« Rien ne sera plus comme avant ». Cette phrase n’a pas été prononcée par un acteur de théâtre, encore moins par un responsable d’une secte, elle est devenue une espèce de profession de foi de presque tous les grands dirigeants politiques du monde. Même les économistes libéraux, les chantres de l’économie de marché, reconnaissent leur impuissance à faire de projections sur les solutions qu’il va falloir mettre en œuvre pour relancer l’économie mondiale qui est en arrêt depuis pratiquement deux mois. Il est évident que les marges de manœuvre sont très limitées au regard à l’ampleur de la situation et surtout à la diversité des conséquences selon les pays.
Si en Occident, particulièrement en Europe et aux Etats-Unis, face à la crise du Coronavirus, le choix a été fait de recourir aux emprunts garantis par les Etats pour soutenir leur économies, en Afrique, avec une contraction du PIB estimée à 1,25% cette année, les conséquences seront lourdes sur toutes les économies des pays africains.
Aujourd’hui, le FMI, la Banque mondiale et les dirigeants africains appellent à une action internationale d’envergure pour permettre à l’Afrique de contenir les effets dévastateurs de Covid-19 dans les secteurs des infrastructures médicales dont les besoins sont immenses. Selon certains experts, le coût de ces besoins est d’au moins 114 milliards de dollars américains, alors que les promesses des créanciers bilatéraux, multilatéraux et privés sont de l’ordre de 44 milliards. La suspension de paiement du service de la dette préconisée par les créanciers s’avère largement insuffisante pour permettre à l’Afrique de passer cette période ô combien dramatique de sa courte histoire. Peut-être que la restructuration de la dette aurait été la solution la plus efficace pour soulager les pays africains, mais hélas, les créanciers en ont décidé autrement!!!
Certains économistes suggèrent de recourir à un mécanisme financier dont disent-ils, a déjà fait preuve de son efficacité dans la crise mondiale dans les années d’après les différents chocs pétroliers: Il s’agit des « Droits de Tirages Spéciaux » (DTS) du FMI.
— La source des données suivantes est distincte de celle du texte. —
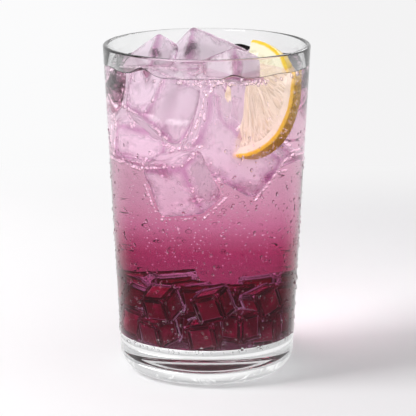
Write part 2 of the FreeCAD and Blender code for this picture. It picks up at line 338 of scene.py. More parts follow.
@dataclass(frozen=True)
class GrapeDrink(Finish):
    """Clear drink, coloured by height: what light keeps each time that it crosses the surface."""

    layers: tuple[tuple[float, Colour], ...] = (
        (14.0, (0.46, 0.10, 0.24)),
        (30.0, (0.42, 0.08, 0.20)),
        (39.0, (0.31, 0.016, 0.080)),
        (44.0, (0.30, 0.010, 0.059)),
        (50.0, (0.43, 0.042, 0.135)),
        (56.0, (0.62, 0.123, 0.282)),
        (66.0, (0.75, 0.300, 0.468)),
        (88.0, (0.81, 0.450, 0.600)),
        (112.0, (0.85, 0.610, 0.720)),
        (127.0, (0.88, 0.680, 0.780)),
    )

    def surface(self, graph: Graph) -> Wire:
        """A clear liquid."""
        low, high = self.layers[0][0], self.layers[-1][0]
        height = graph.axis(graph.place(), "Z") / MM
        stops = [((level - low) / (high - low), colour) for level, colour in self.layers]
        share = {"Fac": (height - low) / (high - low)}
        tint = graph.add("ShaderNodeValToRGB", {"stops": stops}, share)["Color"]
        return graph.see_through(tint, Bending.DRINK)


@dataclass(frozen=True)
class ClearBody(Finish):
    """Anything small and clear: a bubble, or a drop of water."""

    bending: Bending
    # strength of a painted glow that lightens the piece; the dew has none
    glow: float = 0.0
    white: Colour = (1.0, 1.0, 1.0)
    glow_colour: Colour = (1.0, 0.85, 0.93)

    def surface(self, graph: Graph) -> Wire:
        """A smooth clear surface, with a painted glow: light of its own."""
        glow = {"Emission Color": (*self.glow_colour, 1.0), "Emission Strength": self.glow}
        return graph.see_through((*self.white, 1.0), self.bending, glow)


@dataclass(frozen=True)
class CloudyIce(Finish):
    """Clear ice, white with fine bubbles in its middle and purple along its edges, with a painted glow in
    its thickest clouds.
    """

    bending: Bending
    clear: Colour = (0.985, 0.955, 0.975)
    purple: Colour = (0.56, 0.27, 0.48)
    cloud: Colour = (0.86, 0.78, 0.85)
    # painted glow: the colour of the light of its own that the thickest clouds give off
    painted_cloud_glow: Colour = (0.80, 1.0, 0.92)
    cloudiness: float = 0.6
    least_cloud: float = 0.15
    # strength of the clouds' painted glow
    inner_light: float = 0.12
    let_through: float = 0.45
    soft_scale: float = 75.0
    fine_scale: float = 380.0
    relief: float = 0.0004
    tint_span: Span = (0.30, 0.62)
    cloud_span: Span = (0.06, 0.58)
    painted_glow_span: Span = (0.45, 1.0)
    seed: float = 0.0

    def surface(self, graph: Graph) -> Wire:
        """Clear where the clouds are thin, and matt white in them, with a painted glow where they are
        thickest.
        """
        moved = {"Vector": graph.place(), "Location": (self.seed, 0, 0)}
        place = graph.add("ShaderNodeMapping", sockets=moved)["Vector"]
        soft = graph.noise(place, self.soft_scale, 3.0, 0.8)
        fine = graph.noise(place, self.fine_scale, 4.0, 0.3)
        core = graph.attribute("core")
        tint = graph.blend((soft * 0.7 + core * 0.45).step(*self.tint_span), self.purple, self.clear)
        skin = {"Roughness": 0.03, "Normal": graph.bump(soft * 0.6 + fine * 0.4, self.relief)}
        clear = graph.see_through(tint, self.bending, skin)
        thick = (core * 0.5 + soft * 1.2 + fine * 0.6 - 0.85).step(*self.cloud_span)
        front = {
            "Base Color": (*self.cloud, 1.0),
            "Roughness": 0.8,
            "Specular IOR Level": 0.0,
            # painted glow in the thickest clouds
            "Emission Color": graph.blend(thick.step(*self.painted_glow_span), BLACK, self.painted_cloud_glow),
            "Emission Strength": self.inner_light,
        }
        behind = graph.add("ShaderNodeBsdfTranslucent", sockets={"Color": (*self.cloud, 1.0)})["BSDF"]
        white = graph.mix(self.let_through, graph.principled(front), behind)
        share = (thick * (1.0 - self.least_cloud) + self.least_cloud) * self.cloudiness
        return graph.mix(share, clear, white)


@dataclass(frozen=True)
class WetJelly(Finish):
    """Dark jelly with painted light on its edges, lilac in colour and in glow, most on the sides that face
    the wall.
    """

    deep: Colour = (0.12, 0.003, 0.02)
    glow: Colour = (0.36, 0.015, 0.09)
    # painted light: the lilac of edges turned to the wall
    rim: Colour = (0.80, 0.55, 0.80)
    # painted glow: light of its own, faint over the faces and lilac on the edges
    deep_light: Colour = (0.05, 0.0, 0.008)
    rim_light: Colour = (0.36, 0.40, 0.42)
    cloud_scale: float = 150.0
    glow_span: Span = (0.45, 0.75)
    rim_span: Span = (0.1, 0.95)

    def surface(self, graph: Graph) -> Wire:
        """Glossy, nearly black red, with a faint painted glow, and painted lilac light along its edges."""
        cloudy = graph.noise(graph.place(), self.cloud_scale, 3.0)
        # painted light: on the edges that face the wall
        painted_rim = graph.attribute("edge") * graph.attribute("outward") * (cloudy * 1.1 + 0.35)
        painted_rim = painted_rim.step(*self.rim_span)
        tint = graph.blend(cloudy.step(*self.glow_span), self.deep, self.glow)
        sockets = {
            "Base Color": graph.blend(painted_rim, tint, self.rim),
            "Emission Color": graph.blend(painted_rim, self.deep_light, self.rim_light),
            "Emission Strength": 1.0,
            "Roughness": 0.15,
            "Specular IOR Level": 0.2,
            "Coat Weight": 0.5,
            "Coat IOR": 1.5,
            "Coat Roughness": 0.05,
        }
        return graph.principled(sockets)


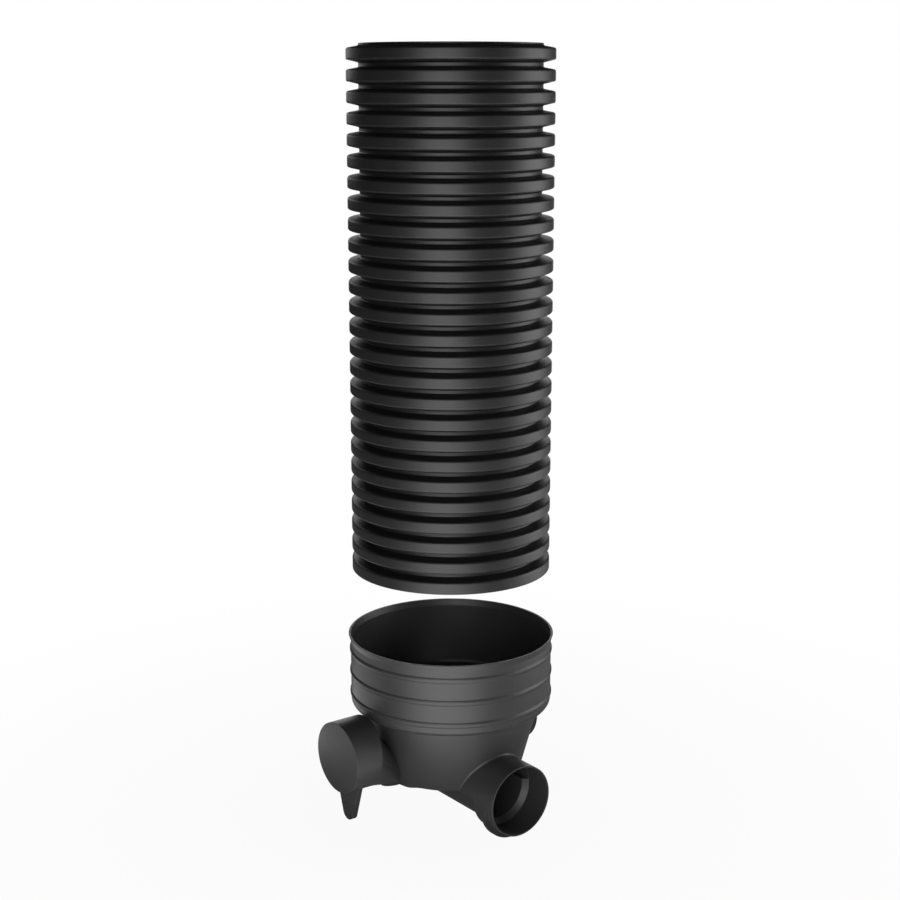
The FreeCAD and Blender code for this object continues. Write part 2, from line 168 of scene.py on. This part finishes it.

Les Droits de Tirage Spéciaux crée par le FMI en 1969 comme avoir de réserve internationale complémentaire dans le cadre du système de parités fixes de Bretton Woods. Je ne vais pas m’attarder sur les péripéties qui ont jalonné l’histoire des DTS qui n’est pas une monnaie mais plutôt une créance virtuelle sur un panier de monnaies librement utilisables des membres du FMI. Quelques années après la création des DTS et l’effondrement du système de Bretton Woods, les grandes monnaies sont passées à des régimes de taux de change flottants. L’expansion des marchés de capitaux internationaux a permis aux pays solvables d’emprunter plus facilement et accumuler des volumes importants de réserves internationales contrairement à la majorité si pas la totalité de pays Africains dont la faiblesse des économies (rente) exposées à des fluctuations récurrentes de cours de matières premières. Aujourd’hui, tous les pays africains sont confrontés aux difficultés liées à leurs déséquilibres chroniques de leurs balances de paiement, ce qui ne leur donne pas suffisamment de marges de manœuvres pour affronter une crise de cette ampleur. Ne disposant pas de réserves officielles suffisantes pour les raisons évoquées ci-haut, l’Afrique est obligée de recourir à des expédients et à la charité de ceux qu’elle accuse régulièrement avec raison de la piller. Pour moi, le recours aux Droits de Tirage Spéciaux est un palliatif, les pays africains doivent diversifier leurs économies, il faut créer les conditions et construire les infrastructures pour la transformation de nos matières premières sur place et créer de la valeur ajoutée. Il faut des politiques publiques efficaces en matière d’énergie électrique, d’eau, routes, santé, éducation etc…
Quels seront les défis à relever après la crise du Coronavirus pour les pays africains dont les économies sortiront anéanties?
Il est indéniable que « rien ne sera plus comme avant ». Donc, les modèles économiques seront repensés, la mondialisation qui est un processus d’élargissement de l’espace économique d’intervention des agents économiques associés à la libération des échanges, doit tenir compte d’un certain nombre de besoins vitaux comme la santé et les équilibres climatiques. Sinon l’humanité ira tout droit vers sa perte.
Que vont faire les pays africains pour relancer leurs économies après la crise?
Comme la diversifications des économies africaines ne se fera pas du jour au lendemain, il va valoir immédiatement après la crise du Coronavirus mettre l’accent sur les priorités des actions à impact social visible notamment: la santé, l’eau, l’éducation l’énergie et la protection de l’environnement. l’Afrique qui n’a pas accès au flux financier international compte tenu de sa faible solvabilité. Elle doit faire preuve d’imagination, sinon elle risque de connaitre des jours encore plus difficiles.